Despite their poor treatment at the hands of the U.S. government, twenty-five Aleut men joined the Armed Forces. Three took part in the U.S. invasion of Attu Island, and all were awarded the Bronze Star.

The Attuans suffered severe deprivation during the war. For three years, they were imprisoned in the city of Otaru on Hokkaido Island, subsisting almost soley on rice. What the war had not done, a stroke of the pen had accomplished – four communities had met with extinction. Those villagers allowed to reoccupy their homes found them ravaged by the weather and vandalized by U.S. servicemen, the windows smashed, doors and furniture gone. Worse still was the theft of religious icons and subsistence equipment – boats and rifles. Some Aleut worked until their hands bled to repair the damage that had been done, but it would take years to recover, to fashion new communities and a new order for themselves. Politicized by their stay in the camps, the Aleut began the long battle for restitution. The evacuation had taken place for humanitarian reasons, but racism too had played a role in their abrupt evacuation and poor treatment in the camps.

It would be forty years until restitution would be made, but on August 10, 1988 Public Law 100-383 was signed calling for financial compensation and apology from Congress and the President in behalf of the American people.




WWII - Gay/Lesbian Experience

The history of the pink triangle begins before WWII, during Adolf Hitler's rise to power. Paragraph 175, a clause in German law prohibiting homosexual relations, was revised by Hitler in 1935 to include kissing, embracing, and gay fantasies as well as sexual acts. Convicted offenders -- an estimated 25000 just from 1937 to 1939 -- were sent to prison and then later to concentration camps. Their sentence was to be sterilized, and this was most often accomplished by castration. In 1942 Hitler's punishment for homosexuality was extended to death.

Each prisoner in the concentration camps wore a colored inverted triangle to designate their reason for incarceration, and hence the designation also served to form a sort of social hierarchy among the prisoners. A green triangle marked its wearer as a regular criminal; a red triangle denoted a political prisoner. Two yellow triangles overlapped to form a Star of David designated a Jewish prisoner. The pink triangle was for homosexuals. A yellow Star of David under a superimposed pink triangle marked the lowest of all prisoners -- a gay Jew.

Although homosexual prisoners reportedly were not shipped en masse to the death camps at Auschwitz, a great number of gay men were among the non-Jews who were killed there. Estimates of the number of gay men killed during the Nazi regime range from 50,000 to twice that figure. When the war was finally over, countless many homosexuals remained prisoners in the camps, because Paragraph 175 remained law in West Germany until its repeal in 1969.

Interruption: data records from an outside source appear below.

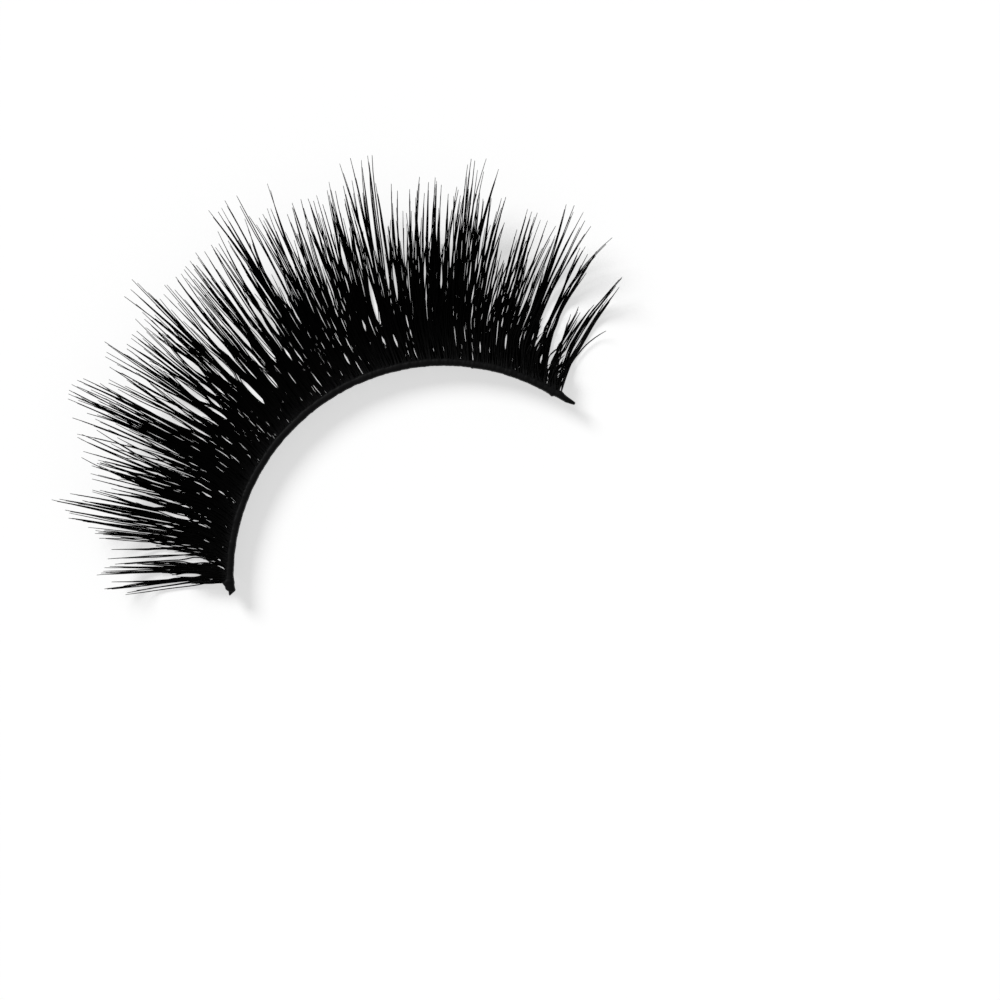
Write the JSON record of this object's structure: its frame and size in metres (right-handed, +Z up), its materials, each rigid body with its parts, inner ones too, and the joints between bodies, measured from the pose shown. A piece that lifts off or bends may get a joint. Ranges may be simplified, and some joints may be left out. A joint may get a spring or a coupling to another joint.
{
  "type": "false eyelash strip",
  "caption": "Strip of black false eyelashes: a thin curved band with a long and a short layer of curled-up lashes fanning out from its outer edge.",
  "frame": {"origin": "centre of the strip's box, on the surface it rests on", "axes": "+X along the band towards its outer corner, -Y towards the lash tips, +Z up, the way the lashes curl"},
  "size_m": [0.0424, 0.0238, 0.0054],
  "materials": {
    "lash_band": "cotton thread set in matt black glue",
    "lash_hair": "satin black synthetic fibre"
  },
  "bodies": {
    "root": {"lash_band": "lash_band", "long_lashes": "lash_hair", "short_lashes": "lash_hair"}
  },
  "joints": []
}
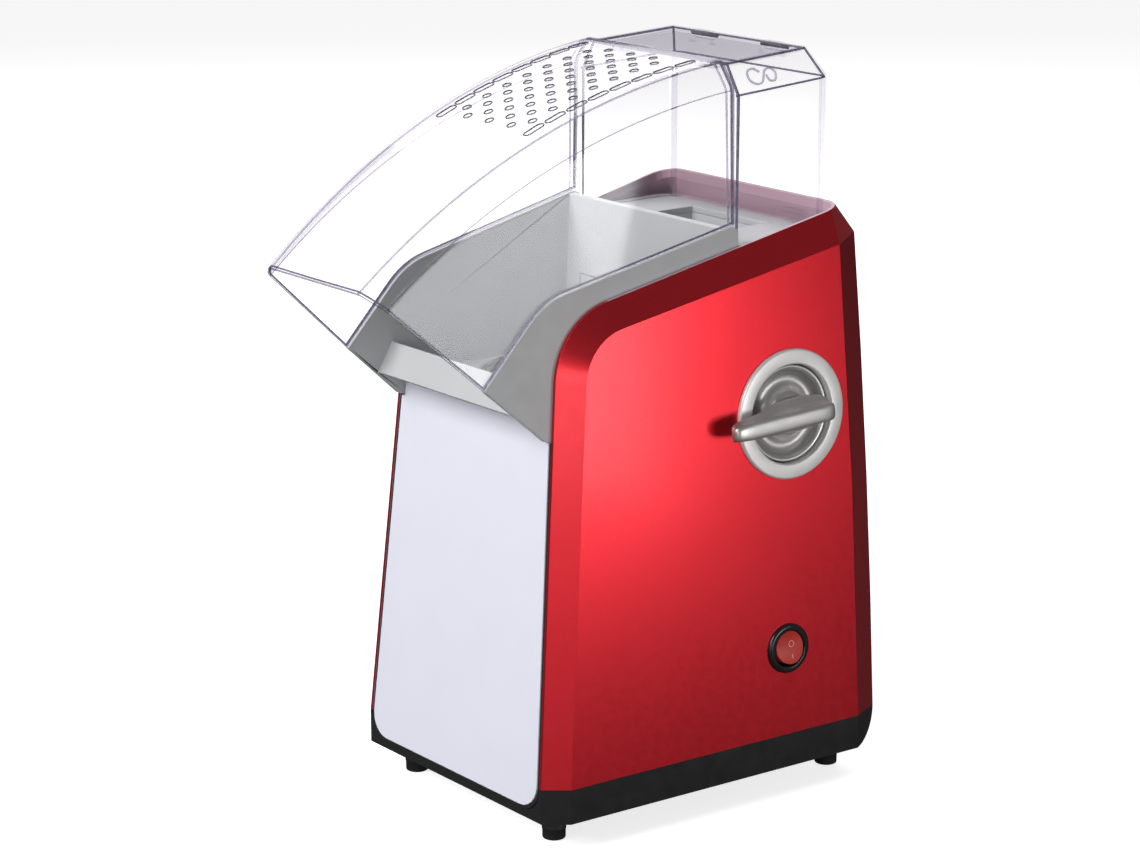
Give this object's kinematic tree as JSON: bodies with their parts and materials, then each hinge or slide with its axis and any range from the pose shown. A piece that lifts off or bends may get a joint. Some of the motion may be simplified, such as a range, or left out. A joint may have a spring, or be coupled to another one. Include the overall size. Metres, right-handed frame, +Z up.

In the 1970's, gay liberation groups resurrected the pink triangle as a popular symbol for the gay rights movement. In the 1980's, ACT-UP (AIDS Coalition To Unleash Power) began using the pink triangle for their cause. They inverted the symbol, making it point up, to signify an active fight back rather than a passive resignation to fate.

One additional note:  Alan Turing was a gay mathematician and THE founding father of computer science who was instrumental in the British war effort during World War II. After the war, he was convicted of having homosexual sex and forced to undergo drug and hormone treatments.